イールドファーミングを始める前に気をつけることとは?

変動するガス代

イールドファーミングはイーサリアム上に構築されています。そのため、イーサリアムの取引やスマートコントラクトの実行には経費がかかります。特に、手数料であるガス代に注意が必要です。プロトコルが複雑になればなるほど、トランザクションを実行するために必要なガス代は増えていきます。

ガス代は、取引を実行するためにネットワーク内で支払わなければならない手数料のようなものです。例えば、Synthetixとやりとりする場合はプロトコルが他のプロトコルよりも複雑なため、SNXを転送する際にはより多くのガス代が必要になります。

ステーキング時の負債プールリスク

負債プールは、利用しているプラットフォームで出資したトークンの価値の合計を表しています。Synthetixを例にとると、sUSDを鋳造して出資した時点で、すでに債務の一部として計上されます。

ETHが高騰している間に、SNX保有者の大多数がsETHを保有している場合、負債プールも比例して増加します。つまり、再びSNXのロックを解除するためには、より多くの資金が必要になるのです。例えば、1,000 sUSD を鋳造したとすると、SNXのロック解除には1,000 sUSDが必要ですが、Synthsの価格が2倍になると、ロック解除率も合わせて2倍になります。

誤解を招きやすいAPY

APYで短期的な利益を計算することは、誤解と混乱を招く可能性があります。

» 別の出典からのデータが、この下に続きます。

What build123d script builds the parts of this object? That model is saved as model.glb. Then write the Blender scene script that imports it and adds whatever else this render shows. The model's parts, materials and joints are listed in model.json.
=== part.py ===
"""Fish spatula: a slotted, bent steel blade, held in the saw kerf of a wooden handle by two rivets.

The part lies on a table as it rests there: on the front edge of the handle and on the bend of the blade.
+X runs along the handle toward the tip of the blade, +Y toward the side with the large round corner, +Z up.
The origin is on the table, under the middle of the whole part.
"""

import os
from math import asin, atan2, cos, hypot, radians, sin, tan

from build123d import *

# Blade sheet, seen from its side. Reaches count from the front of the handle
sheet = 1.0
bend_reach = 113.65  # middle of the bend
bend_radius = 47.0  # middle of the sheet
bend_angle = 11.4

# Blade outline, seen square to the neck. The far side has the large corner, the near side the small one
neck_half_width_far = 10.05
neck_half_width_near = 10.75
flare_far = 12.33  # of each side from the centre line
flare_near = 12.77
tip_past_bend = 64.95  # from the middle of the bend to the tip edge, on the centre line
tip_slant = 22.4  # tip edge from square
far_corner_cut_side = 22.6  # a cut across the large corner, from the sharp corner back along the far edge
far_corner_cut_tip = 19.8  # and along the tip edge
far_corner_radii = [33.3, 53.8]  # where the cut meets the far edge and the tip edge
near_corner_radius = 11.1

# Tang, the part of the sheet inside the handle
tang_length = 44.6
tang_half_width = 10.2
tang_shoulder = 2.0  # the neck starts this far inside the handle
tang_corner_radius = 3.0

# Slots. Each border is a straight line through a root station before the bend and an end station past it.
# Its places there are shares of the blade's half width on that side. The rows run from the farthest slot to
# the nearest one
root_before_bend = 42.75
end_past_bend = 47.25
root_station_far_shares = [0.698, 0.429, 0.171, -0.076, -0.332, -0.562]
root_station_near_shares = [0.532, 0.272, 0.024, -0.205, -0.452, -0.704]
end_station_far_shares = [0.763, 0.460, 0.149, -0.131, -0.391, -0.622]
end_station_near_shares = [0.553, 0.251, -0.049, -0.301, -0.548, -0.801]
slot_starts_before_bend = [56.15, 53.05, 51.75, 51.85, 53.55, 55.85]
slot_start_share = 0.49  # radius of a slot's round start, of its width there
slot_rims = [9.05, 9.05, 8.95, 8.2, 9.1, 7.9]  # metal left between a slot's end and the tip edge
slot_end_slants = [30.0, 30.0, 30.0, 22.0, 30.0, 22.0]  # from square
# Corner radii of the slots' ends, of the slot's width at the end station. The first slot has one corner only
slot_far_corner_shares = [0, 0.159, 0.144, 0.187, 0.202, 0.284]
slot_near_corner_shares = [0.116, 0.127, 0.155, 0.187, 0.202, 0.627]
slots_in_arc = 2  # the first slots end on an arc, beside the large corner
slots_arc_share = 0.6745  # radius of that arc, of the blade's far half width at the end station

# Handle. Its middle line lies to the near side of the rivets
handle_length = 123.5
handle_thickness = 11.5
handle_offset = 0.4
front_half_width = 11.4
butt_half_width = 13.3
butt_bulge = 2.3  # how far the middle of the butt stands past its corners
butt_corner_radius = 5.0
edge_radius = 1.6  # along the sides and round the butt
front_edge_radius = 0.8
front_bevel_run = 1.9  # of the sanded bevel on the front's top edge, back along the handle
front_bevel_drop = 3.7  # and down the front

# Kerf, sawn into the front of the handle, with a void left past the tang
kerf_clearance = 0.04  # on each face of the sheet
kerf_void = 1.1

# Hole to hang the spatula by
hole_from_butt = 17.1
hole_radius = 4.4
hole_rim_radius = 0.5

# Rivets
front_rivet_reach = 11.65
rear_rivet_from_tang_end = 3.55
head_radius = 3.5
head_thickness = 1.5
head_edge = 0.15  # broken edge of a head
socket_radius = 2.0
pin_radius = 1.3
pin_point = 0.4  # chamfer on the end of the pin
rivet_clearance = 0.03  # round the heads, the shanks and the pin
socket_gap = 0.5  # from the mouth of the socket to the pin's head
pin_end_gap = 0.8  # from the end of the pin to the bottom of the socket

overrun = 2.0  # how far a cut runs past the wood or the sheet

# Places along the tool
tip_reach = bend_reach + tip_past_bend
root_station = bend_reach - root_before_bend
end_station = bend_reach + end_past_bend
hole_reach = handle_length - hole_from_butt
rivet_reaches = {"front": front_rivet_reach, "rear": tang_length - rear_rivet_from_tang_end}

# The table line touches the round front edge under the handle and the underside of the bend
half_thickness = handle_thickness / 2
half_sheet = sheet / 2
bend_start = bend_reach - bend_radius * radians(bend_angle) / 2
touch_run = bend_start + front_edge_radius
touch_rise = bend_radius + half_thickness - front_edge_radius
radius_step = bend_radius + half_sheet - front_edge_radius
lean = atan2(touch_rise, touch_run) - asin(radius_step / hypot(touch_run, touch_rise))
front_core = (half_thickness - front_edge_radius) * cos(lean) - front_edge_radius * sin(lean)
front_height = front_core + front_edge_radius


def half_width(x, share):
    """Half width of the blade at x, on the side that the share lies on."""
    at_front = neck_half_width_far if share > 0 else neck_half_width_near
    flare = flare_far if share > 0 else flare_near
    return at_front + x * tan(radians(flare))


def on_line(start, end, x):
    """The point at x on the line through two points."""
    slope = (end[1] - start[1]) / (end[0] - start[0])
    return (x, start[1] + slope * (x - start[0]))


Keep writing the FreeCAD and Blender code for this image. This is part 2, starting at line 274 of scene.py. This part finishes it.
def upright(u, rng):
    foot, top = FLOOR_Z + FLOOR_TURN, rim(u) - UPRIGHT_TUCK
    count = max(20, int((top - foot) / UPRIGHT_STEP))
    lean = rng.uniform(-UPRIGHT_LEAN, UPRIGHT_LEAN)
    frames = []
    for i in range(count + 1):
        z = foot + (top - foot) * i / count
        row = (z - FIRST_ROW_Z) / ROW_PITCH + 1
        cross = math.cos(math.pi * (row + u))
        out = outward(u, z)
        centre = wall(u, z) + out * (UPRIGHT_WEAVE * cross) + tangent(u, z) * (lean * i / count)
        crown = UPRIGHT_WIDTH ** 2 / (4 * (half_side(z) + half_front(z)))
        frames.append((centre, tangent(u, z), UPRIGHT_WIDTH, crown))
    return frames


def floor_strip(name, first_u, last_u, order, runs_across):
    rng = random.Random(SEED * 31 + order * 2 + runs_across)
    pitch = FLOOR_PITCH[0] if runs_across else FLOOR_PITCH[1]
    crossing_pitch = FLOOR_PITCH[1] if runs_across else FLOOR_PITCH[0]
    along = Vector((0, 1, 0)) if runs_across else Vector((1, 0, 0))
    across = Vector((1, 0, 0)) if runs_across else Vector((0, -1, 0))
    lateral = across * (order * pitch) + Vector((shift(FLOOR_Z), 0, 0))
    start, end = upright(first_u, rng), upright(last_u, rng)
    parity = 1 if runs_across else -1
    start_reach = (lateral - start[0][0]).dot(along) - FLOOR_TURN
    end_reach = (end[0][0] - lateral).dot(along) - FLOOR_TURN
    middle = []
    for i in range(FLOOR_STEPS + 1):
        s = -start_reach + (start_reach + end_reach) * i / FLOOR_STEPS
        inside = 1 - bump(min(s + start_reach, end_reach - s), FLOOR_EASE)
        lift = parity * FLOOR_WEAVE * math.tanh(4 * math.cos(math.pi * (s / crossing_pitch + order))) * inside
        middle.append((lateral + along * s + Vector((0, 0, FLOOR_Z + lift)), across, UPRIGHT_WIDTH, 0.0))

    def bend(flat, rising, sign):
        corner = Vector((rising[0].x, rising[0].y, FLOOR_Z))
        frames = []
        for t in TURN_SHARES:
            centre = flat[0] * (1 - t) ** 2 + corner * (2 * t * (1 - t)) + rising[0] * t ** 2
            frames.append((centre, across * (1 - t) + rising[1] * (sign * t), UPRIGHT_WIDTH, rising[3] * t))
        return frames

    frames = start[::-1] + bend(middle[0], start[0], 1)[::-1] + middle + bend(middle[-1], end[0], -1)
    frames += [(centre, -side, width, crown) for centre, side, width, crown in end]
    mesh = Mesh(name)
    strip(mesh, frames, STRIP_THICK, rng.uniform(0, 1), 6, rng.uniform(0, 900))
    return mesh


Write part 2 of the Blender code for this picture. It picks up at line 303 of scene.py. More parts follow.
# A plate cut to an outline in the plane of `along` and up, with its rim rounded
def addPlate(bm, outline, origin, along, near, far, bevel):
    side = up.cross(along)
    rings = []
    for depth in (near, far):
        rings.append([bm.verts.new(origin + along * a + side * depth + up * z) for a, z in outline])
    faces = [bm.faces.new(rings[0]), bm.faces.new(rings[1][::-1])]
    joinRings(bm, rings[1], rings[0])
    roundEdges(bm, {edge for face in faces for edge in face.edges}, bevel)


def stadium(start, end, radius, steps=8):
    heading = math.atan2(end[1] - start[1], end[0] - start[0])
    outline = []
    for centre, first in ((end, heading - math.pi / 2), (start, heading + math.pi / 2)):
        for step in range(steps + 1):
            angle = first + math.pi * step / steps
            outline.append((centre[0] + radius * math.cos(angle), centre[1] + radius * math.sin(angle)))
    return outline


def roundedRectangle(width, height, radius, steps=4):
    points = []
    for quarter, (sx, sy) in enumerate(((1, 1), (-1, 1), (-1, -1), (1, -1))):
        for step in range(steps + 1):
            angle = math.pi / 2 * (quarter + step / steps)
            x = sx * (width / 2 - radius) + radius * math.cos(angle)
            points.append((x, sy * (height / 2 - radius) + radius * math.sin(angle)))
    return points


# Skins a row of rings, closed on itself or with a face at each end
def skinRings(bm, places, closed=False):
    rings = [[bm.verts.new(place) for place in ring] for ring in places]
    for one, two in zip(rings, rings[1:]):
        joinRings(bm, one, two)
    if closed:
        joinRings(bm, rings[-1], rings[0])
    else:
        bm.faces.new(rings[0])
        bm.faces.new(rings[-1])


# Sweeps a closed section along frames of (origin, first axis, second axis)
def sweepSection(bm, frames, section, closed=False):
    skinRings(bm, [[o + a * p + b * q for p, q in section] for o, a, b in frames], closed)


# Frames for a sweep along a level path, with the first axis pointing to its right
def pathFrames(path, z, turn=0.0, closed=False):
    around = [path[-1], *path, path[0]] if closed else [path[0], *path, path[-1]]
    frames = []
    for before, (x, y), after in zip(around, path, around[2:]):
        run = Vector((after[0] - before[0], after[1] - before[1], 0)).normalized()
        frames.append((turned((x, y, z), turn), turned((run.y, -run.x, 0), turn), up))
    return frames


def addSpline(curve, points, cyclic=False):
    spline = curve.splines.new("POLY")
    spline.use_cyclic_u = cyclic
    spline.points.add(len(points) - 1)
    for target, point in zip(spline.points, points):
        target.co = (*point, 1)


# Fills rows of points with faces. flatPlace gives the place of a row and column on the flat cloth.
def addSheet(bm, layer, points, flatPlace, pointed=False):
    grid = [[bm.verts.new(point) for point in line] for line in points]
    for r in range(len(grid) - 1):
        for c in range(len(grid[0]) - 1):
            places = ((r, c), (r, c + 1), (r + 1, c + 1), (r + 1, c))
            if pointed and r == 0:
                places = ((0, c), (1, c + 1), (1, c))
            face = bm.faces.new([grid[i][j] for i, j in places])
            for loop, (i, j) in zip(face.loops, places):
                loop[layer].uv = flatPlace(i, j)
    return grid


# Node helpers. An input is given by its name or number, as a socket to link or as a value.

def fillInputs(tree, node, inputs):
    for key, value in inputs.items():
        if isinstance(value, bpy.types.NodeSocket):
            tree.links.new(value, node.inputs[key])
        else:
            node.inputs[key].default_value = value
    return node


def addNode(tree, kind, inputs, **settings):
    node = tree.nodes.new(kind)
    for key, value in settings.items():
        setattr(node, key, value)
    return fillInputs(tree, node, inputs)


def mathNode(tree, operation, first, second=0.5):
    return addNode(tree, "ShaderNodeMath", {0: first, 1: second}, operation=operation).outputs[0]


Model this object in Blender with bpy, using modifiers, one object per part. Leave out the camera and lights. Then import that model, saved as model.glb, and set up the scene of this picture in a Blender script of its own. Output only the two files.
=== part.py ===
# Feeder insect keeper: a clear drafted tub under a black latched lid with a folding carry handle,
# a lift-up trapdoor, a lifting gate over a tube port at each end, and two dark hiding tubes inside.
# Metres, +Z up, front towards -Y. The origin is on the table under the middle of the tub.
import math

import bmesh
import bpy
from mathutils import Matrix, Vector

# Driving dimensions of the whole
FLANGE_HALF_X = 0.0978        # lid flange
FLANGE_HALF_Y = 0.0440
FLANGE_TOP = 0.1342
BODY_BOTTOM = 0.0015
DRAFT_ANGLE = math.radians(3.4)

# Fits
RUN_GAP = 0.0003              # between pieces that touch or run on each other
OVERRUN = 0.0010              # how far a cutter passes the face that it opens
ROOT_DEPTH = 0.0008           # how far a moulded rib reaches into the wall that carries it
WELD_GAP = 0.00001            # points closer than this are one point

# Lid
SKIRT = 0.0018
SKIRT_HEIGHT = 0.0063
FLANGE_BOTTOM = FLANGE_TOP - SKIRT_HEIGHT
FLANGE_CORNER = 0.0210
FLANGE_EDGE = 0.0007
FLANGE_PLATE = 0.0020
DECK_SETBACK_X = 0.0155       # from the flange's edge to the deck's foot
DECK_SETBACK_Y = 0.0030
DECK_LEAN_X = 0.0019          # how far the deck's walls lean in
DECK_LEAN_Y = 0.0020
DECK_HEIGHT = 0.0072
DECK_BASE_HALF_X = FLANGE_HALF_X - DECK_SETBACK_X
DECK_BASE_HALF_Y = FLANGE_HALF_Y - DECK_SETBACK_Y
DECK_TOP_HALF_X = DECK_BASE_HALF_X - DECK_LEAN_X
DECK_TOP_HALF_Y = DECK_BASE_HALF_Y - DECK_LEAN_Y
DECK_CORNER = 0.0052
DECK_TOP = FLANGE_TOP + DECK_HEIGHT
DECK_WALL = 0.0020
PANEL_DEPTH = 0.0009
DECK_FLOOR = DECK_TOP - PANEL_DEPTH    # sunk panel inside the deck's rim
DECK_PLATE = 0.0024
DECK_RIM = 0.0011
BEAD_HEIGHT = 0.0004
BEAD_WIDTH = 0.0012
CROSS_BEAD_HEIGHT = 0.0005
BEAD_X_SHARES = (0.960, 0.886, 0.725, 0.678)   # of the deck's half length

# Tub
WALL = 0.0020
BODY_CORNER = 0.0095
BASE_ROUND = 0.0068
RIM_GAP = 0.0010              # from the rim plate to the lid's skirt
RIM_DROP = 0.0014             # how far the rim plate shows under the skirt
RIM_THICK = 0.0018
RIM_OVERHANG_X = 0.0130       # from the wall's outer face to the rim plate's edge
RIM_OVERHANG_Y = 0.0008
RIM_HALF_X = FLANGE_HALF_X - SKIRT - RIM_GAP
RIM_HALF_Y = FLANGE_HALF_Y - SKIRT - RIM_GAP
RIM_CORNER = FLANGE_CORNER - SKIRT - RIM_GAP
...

通常、利回りは年間で期待できるリターン(%)に基づいているため、これを短期的な戦略に落とし込むのは危険です。時間ごと、日ごと、または週ごとの利回り報酬を想定する際には、APYではなくAPRを参照するべきでしょう。

イールドファーミングの将来性

DeFiとイールドファーミングは、2020年の夏以降、多くの人々の注目を集めてきました。このエコシステムには現在、100万人以上のアクティブユーザーが参加しており、その未来は様々な可能性で溢れています。今後も、イールドファーミングの流動性やDeFi全般に革命を起こすような、新たな風が舞い込むことも大いにあるでしょう。もしかしたら、これまでの「ビットコイン時代」を引き継ぐのはDeFiかもしれません。今後の動きにますます目が離せません!